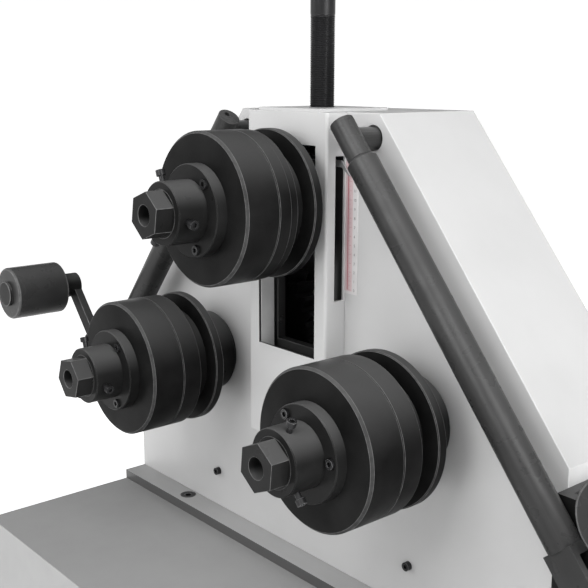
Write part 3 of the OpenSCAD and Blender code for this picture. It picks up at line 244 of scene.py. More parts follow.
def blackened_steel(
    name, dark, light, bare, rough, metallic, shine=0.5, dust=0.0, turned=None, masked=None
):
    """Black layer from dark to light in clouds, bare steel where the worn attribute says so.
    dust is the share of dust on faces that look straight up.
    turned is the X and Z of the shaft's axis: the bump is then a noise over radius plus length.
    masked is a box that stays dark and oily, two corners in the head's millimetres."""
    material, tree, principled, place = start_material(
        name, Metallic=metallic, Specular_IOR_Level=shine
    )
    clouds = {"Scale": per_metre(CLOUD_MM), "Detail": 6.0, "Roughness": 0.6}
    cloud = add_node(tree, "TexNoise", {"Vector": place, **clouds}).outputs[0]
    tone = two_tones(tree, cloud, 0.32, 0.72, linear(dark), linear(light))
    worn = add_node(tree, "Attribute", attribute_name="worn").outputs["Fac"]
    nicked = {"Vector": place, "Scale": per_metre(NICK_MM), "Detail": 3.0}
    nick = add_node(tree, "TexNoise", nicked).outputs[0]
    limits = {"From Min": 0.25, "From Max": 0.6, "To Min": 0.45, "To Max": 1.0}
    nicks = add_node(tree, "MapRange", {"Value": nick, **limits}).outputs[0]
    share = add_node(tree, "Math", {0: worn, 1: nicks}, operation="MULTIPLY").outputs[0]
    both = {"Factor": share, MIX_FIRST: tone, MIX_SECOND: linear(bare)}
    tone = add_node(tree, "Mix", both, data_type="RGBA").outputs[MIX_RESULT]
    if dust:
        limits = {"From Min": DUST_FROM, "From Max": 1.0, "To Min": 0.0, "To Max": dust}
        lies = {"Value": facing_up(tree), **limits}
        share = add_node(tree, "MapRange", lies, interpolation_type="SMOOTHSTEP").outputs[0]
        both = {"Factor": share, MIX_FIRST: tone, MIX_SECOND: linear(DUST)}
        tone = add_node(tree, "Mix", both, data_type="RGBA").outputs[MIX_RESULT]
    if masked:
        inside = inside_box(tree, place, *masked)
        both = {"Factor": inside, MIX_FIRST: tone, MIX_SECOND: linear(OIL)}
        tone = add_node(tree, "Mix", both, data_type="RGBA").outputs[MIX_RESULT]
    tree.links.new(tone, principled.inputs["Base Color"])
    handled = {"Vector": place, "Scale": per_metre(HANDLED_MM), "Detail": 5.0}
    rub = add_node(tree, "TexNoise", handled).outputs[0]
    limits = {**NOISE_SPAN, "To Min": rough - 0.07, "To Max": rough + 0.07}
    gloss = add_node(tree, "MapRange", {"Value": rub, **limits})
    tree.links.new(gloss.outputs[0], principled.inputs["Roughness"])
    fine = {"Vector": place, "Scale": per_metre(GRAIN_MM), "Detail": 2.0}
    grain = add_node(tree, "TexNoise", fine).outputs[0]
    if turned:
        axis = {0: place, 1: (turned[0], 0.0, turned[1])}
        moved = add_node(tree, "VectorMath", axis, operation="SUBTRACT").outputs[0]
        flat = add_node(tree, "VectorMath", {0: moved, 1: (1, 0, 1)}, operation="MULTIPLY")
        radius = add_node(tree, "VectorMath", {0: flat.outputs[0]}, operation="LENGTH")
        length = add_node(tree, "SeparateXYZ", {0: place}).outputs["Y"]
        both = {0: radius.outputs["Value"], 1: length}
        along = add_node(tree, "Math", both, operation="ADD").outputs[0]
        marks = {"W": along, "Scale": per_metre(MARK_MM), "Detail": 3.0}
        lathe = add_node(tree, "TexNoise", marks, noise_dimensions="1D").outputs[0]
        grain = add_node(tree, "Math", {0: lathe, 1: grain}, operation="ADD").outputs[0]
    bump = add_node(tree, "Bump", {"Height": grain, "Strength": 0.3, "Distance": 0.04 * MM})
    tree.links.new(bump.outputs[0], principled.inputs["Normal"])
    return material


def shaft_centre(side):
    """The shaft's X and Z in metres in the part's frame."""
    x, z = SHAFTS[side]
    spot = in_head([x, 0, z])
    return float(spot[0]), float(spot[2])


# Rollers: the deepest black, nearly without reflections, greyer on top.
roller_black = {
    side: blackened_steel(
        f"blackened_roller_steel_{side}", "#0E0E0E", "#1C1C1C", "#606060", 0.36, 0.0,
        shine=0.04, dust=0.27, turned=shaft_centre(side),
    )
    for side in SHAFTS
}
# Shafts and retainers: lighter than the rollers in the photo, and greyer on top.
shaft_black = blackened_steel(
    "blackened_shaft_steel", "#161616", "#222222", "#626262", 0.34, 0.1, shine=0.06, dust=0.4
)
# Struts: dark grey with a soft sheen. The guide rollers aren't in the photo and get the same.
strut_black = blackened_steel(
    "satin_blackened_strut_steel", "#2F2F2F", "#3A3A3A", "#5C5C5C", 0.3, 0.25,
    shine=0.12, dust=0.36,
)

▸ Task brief
Of the lines in the material, how many hold the word "part"? Reply with the number only.

▸ Output for this exercise
2